When in Japan... speak like the Japanese


Nagoya subway station — shibuya246
In our first week, my fellow trainees and I commented that our trainers seemed to be alike: three or four of them were white North American males, with the same complexions, lifestyles (read: they all have Japanese wives), and mannerisms. Not least of these mannerisms was a tendency to use a very peculiar intonation pattern in their speech. It was partly this speech habit that made us believe they were nearly "the same person" — and in fact, these trainers are friends and do spend time with each other often.

Consider this sentence: "Is everything ok?"

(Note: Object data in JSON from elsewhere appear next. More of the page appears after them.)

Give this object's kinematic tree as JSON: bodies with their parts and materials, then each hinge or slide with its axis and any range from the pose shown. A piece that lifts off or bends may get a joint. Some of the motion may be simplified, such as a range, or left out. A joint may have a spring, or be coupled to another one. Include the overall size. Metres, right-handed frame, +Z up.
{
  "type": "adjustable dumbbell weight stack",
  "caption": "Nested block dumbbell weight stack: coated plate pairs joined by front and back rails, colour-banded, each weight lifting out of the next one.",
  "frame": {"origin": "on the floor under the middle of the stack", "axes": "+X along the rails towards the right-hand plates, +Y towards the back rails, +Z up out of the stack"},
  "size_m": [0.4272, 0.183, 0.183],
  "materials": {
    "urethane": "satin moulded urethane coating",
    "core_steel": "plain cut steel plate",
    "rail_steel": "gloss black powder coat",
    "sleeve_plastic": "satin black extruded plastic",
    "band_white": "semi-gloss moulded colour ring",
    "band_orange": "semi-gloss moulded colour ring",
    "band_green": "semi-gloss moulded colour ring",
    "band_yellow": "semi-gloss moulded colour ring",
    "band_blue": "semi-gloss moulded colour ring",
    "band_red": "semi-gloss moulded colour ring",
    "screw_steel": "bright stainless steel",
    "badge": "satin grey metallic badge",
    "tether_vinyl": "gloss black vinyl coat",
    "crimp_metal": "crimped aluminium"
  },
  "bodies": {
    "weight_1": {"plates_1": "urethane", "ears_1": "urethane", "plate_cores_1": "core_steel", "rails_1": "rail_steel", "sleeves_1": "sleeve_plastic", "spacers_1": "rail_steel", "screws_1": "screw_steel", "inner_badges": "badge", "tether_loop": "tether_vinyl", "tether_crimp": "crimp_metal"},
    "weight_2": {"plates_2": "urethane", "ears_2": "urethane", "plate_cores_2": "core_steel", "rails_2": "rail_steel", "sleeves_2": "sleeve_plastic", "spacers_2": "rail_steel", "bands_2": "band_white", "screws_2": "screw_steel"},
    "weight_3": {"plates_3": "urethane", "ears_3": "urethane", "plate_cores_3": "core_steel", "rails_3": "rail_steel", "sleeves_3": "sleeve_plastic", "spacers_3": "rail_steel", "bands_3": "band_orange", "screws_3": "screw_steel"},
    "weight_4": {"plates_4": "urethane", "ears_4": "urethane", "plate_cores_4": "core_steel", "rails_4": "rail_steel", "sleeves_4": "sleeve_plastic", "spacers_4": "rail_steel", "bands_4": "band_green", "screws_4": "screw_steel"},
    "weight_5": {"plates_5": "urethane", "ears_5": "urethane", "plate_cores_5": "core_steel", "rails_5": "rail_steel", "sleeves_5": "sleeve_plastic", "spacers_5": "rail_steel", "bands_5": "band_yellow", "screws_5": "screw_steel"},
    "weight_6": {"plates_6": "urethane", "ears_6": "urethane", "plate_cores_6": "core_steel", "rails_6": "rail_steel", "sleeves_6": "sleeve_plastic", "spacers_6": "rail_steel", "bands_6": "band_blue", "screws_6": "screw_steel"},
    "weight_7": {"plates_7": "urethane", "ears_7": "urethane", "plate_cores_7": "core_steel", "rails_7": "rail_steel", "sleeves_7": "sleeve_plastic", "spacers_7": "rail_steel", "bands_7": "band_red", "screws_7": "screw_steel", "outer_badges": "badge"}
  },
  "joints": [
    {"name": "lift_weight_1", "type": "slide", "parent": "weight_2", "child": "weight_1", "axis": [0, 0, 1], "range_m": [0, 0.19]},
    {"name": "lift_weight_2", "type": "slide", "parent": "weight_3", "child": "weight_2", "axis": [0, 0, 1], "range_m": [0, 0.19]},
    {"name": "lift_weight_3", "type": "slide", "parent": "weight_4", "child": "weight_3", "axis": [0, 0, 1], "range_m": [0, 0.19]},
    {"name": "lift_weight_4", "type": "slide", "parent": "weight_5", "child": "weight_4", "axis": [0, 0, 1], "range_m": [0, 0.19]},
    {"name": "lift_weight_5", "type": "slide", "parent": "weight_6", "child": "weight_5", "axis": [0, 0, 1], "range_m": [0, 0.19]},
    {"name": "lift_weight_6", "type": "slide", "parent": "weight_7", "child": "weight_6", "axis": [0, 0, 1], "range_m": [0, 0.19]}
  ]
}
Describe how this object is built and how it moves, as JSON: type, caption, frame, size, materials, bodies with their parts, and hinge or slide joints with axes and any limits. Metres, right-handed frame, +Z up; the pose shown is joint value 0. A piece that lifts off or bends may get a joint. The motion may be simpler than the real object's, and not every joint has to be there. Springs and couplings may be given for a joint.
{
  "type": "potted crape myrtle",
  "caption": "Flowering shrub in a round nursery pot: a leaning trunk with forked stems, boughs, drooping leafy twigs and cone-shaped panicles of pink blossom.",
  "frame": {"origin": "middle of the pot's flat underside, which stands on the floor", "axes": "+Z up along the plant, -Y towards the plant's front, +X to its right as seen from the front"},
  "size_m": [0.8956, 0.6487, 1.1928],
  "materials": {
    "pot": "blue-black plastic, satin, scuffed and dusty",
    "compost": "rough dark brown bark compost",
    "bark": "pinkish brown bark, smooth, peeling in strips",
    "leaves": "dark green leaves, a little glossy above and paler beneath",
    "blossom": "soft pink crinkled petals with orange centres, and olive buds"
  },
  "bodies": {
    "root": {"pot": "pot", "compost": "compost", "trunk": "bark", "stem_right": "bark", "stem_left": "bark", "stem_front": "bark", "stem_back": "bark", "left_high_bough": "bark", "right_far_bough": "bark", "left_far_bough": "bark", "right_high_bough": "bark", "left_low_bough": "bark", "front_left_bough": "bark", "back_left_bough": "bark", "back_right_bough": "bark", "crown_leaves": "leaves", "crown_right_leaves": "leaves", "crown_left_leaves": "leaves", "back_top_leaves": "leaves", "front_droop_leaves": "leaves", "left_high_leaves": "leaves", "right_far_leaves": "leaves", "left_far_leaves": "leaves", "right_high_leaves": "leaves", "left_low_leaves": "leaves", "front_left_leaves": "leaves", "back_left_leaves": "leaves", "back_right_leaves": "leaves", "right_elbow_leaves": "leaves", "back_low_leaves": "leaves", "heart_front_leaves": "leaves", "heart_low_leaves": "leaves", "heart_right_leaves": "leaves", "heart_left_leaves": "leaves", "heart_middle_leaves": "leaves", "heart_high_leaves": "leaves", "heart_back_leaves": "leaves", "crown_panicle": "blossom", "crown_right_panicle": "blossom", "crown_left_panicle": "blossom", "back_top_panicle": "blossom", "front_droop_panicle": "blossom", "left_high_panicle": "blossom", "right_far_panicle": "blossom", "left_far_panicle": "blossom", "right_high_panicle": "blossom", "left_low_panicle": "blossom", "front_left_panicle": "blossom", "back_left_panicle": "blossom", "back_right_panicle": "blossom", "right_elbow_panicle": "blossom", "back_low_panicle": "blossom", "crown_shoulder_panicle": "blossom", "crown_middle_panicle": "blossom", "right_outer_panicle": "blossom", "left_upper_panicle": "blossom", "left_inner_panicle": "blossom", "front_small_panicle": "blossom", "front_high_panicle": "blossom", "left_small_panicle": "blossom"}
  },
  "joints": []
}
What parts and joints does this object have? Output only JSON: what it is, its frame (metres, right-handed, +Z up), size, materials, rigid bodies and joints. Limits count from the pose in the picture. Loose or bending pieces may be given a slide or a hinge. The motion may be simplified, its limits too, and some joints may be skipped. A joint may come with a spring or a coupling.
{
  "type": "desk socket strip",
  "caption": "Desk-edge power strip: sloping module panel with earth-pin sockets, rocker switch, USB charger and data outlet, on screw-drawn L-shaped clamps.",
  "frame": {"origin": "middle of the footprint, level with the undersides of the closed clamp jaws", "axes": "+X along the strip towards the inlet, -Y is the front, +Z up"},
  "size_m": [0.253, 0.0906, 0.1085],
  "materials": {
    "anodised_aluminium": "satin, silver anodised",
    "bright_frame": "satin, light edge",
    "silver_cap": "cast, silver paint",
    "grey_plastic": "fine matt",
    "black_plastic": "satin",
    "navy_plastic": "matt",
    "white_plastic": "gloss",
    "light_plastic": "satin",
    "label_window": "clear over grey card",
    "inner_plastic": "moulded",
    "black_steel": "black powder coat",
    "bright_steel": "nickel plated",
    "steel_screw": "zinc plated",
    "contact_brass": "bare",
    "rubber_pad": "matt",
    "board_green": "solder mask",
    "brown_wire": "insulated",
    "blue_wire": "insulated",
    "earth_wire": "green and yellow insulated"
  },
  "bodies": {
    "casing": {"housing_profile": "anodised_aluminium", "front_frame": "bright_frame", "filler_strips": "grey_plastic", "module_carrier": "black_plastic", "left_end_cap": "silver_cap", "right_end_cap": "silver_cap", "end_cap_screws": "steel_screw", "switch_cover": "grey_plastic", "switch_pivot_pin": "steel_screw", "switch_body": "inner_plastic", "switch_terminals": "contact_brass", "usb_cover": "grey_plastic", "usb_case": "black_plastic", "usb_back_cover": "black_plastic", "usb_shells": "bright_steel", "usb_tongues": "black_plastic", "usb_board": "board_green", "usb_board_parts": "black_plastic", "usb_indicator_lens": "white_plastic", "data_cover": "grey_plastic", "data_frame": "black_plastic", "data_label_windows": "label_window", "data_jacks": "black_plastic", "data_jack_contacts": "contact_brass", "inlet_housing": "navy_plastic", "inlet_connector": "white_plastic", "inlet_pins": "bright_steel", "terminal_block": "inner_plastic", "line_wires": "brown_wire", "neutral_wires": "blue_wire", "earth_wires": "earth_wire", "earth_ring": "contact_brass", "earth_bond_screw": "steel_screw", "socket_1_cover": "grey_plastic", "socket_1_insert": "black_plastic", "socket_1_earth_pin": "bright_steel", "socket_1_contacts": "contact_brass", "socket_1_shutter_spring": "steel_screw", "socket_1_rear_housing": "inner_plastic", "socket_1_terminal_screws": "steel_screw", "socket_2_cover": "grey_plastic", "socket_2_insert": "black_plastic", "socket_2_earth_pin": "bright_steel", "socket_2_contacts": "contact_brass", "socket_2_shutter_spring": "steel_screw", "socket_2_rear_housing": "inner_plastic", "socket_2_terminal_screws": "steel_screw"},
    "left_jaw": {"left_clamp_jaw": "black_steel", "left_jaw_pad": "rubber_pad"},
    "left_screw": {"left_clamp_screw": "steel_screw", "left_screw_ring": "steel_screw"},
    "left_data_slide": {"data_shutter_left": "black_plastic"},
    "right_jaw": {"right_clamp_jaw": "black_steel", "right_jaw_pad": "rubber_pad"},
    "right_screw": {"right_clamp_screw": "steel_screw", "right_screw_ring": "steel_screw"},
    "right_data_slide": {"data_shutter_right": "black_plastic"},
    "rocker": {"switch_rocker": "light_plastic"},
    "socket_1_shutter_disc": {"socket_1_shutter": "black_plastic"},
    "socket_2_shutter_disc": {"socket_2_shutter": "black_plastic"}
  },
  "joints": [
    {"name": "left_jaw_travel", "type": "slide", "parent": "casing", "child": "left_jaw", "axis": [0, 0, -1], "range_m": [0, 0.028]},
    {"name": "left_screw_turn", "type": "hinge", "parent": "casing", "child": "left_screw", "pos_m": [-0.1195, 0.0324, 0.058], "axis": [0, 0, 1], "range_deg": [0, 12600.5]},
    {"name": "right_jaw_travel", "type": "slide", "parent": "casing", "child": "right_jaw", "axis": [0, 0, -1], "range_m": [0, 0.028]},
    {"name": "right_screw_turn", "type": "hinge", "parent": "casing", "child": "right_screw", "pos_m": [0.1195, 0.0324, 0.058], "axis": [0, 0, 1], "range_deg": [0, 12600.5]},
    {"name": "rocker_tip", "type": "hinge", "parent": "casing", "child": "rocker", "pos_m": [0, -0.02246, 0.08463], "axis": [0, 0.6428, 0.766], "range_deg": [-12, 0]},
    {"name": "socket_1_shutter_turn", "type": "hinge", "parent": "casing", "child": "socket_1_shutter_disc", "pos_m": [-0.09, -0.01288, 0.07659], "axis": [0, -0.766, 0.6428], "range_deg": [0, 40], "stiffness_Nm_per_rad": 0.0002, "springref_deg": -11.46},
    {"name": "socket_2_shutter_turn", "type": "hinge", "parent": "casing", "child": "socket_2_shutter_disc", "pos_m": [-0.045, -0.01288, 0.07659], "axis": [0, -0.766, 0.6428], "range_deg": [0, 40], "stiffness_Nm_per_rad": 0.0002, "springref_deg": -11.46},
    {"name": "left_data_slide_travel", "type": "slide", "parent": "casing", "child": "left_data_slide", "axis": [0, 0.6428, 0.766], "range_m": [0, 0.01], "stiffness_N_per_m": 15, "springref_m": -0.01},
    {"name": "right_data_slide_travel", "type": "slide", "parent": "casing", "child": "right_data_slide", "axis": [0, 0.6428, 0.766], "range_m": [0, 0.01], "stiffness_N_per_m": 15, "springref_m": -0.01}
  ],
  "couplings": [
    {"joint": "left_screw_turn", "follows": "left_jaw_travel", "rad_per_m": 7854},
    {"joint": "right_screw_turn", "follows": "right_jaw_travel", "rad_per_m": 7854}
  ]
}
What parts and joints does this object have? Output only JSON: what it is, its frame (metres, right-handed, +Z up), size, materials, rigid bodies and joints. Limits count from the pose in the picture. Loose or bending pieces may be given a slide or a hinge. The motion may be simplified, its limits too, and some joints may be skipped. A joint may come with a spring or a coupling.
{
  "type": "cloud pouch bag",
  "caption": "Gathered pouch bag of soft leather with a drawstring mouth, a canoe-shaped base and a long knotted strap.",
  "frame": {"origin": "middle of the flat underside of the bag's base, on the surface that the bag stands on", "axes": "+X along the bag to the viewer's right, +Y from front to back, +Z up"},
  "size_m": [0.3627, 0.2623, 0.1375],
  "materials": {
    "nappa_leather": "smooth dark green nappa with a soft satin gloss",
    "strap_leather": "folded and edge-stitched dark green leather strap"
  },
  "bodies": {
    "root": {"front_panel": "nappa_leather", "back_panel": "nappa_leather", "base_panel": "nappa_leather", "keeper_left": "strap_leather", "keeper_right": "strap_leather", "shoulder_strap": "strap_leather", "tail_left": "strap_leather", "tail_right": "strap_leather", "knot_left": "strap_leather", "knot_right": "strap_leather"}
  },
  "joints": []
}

Most native (American) English speakers will start at one pitch* to begin the question, then dip down on the "o" before drastically raising their pitch on the "kay?" portion. However, our trainers make a sort of ~ shape with their intonation, where the "kay" portion involves a slight rise in pitch before dropping drastically and then rising again to a point not nearly as high as the American English final pitch. It's definitely not a native intonation pattern, and I can only assume it comes from their experience with Japanese intonation. You can hear this in the short rapid-fire clip below (the fifth "nani" gives the intonation I'm explaining! But not the final one...haha!):



Most of our trainers have been living here for over five years, and have a significant other who speaks Japanese natively. As a linguist, I was excited to realize that the trainers' speech habit comes from the same phenomenon I wrote my linguistics thesis about!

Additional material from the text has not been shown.